3. Manual analysis is however the only way today to infer and evaluate business logic and application-level constraints which is where a majority of the serious vulnerabilities are being found.

Note

• The steps/items of the checklist, tagged with either manual or automated, which means the step can be done with tools, whether the tool for that purpose exist or not.

• whether the checklist is applicable for what layer exactly is an open question.

• About Symbolic checking to me personally it is not clear how can we do it inside cardano with UTxO model. Maybe EmulatorTrace is the tool?

• This message will get updated when new items need to be added or removed.

[RSoulatIOHK]

Thanks for setting up this list!

I have a few comments that we can discuss either here or during one of the meetings:

Auditors spend a lot of time inferring specification from documentation/implementation which leaves them with less time for vulnerability assessment.

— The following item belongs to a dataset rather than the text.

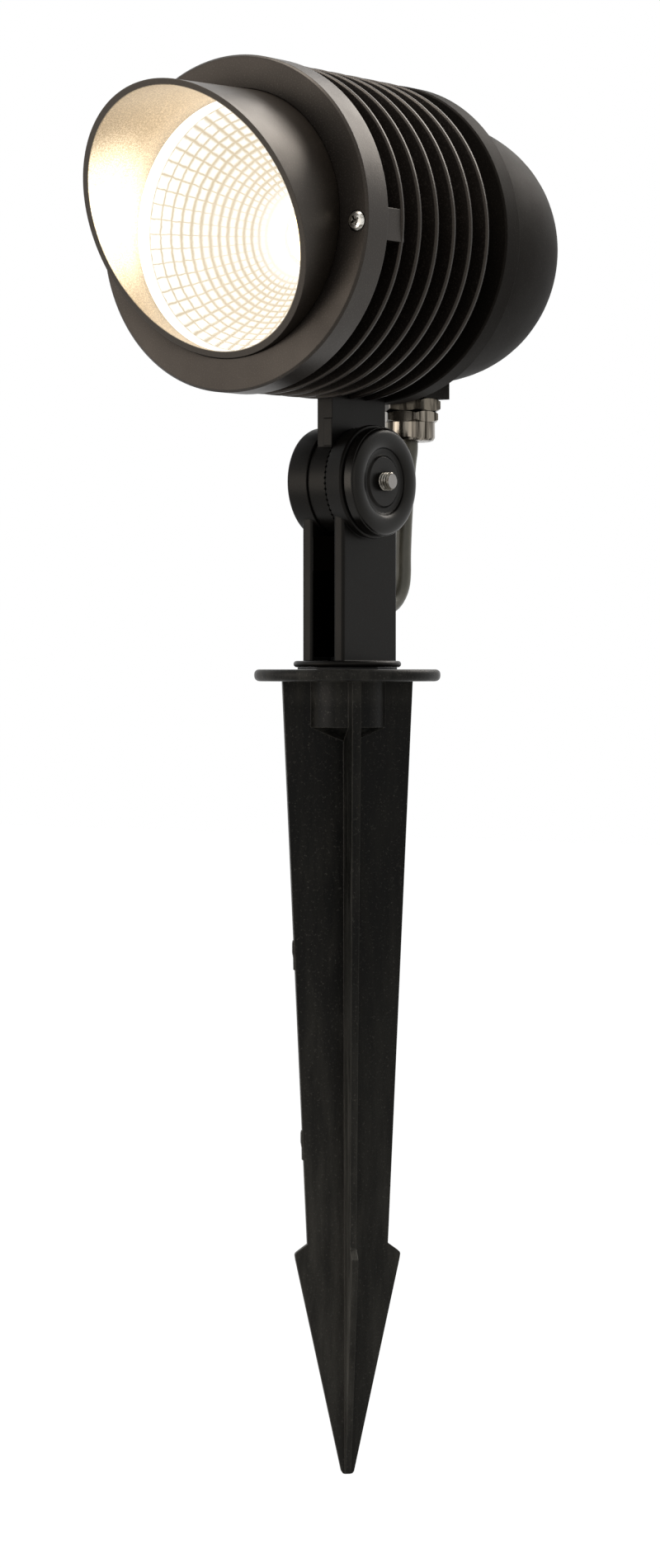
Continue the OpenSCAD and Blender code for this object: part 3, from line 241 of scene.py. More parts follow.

In my opinion, if an auditor which writes the specification it cannot be the one that certifies the DApp. We need to have a proper second look on the whole set of documentation, implementation, and verification artifacts in order to issue a certificate.

Testing (Automated)

I think auditors should also perform a manual analysis of the testing activities beyond what is automated. Critical thinking should be applied on what has been tested. Is the test campaign "complete"? Does it cover all cases?

Static Analysis (Automated)

This should be driven by the adoption of a standard common vulnerabilities and weaknesses enumeration. We should be able, as a community, to provide tools that checks for this kind of things in a completely automated way. If we manage to get to this point, this would do a fine addition to L1 certification.

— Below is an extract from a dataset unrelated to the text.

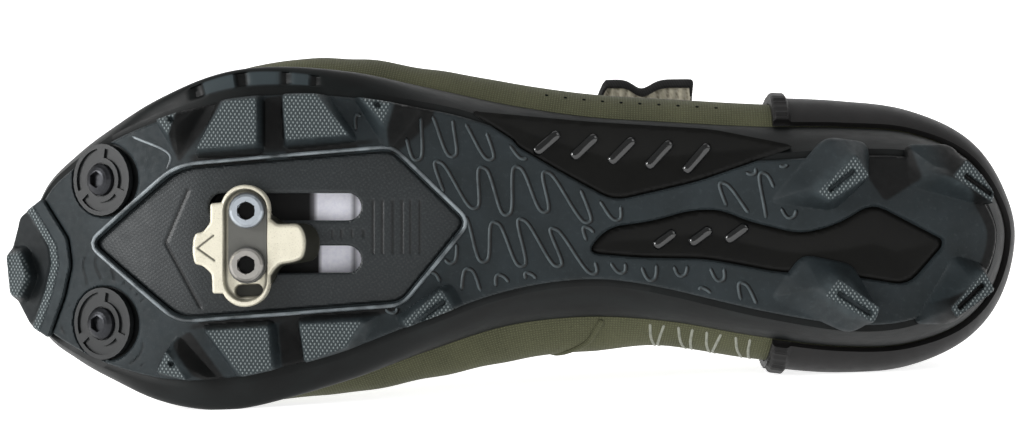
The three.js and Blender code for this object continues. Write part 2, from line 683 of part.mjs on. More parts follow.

Symbolic Checking (Automated) Formal Verification (Automated)

For both points, there needs to be a corresponding manual analysis of:

• The properties expression and its tracability to either a vulnerability mitigation, a functional requirement
• The assumption expression and its tracability to either an environment assumption, or an assumption in the security assesment

I also think that a complete list of tools used for automated verification should be added somewhere in the certificate. We could also think of having tools that are qualified for certification. If one tool is found to be buggy we could always reevaluate the certificate.

Another idea would be to used mutation testing to evaluate the quality of specification, or test oracles. Mutations should not be able to go through the whole test campaign without being killed. Once we have a set of executable specification, it's usually not a lot to ask for.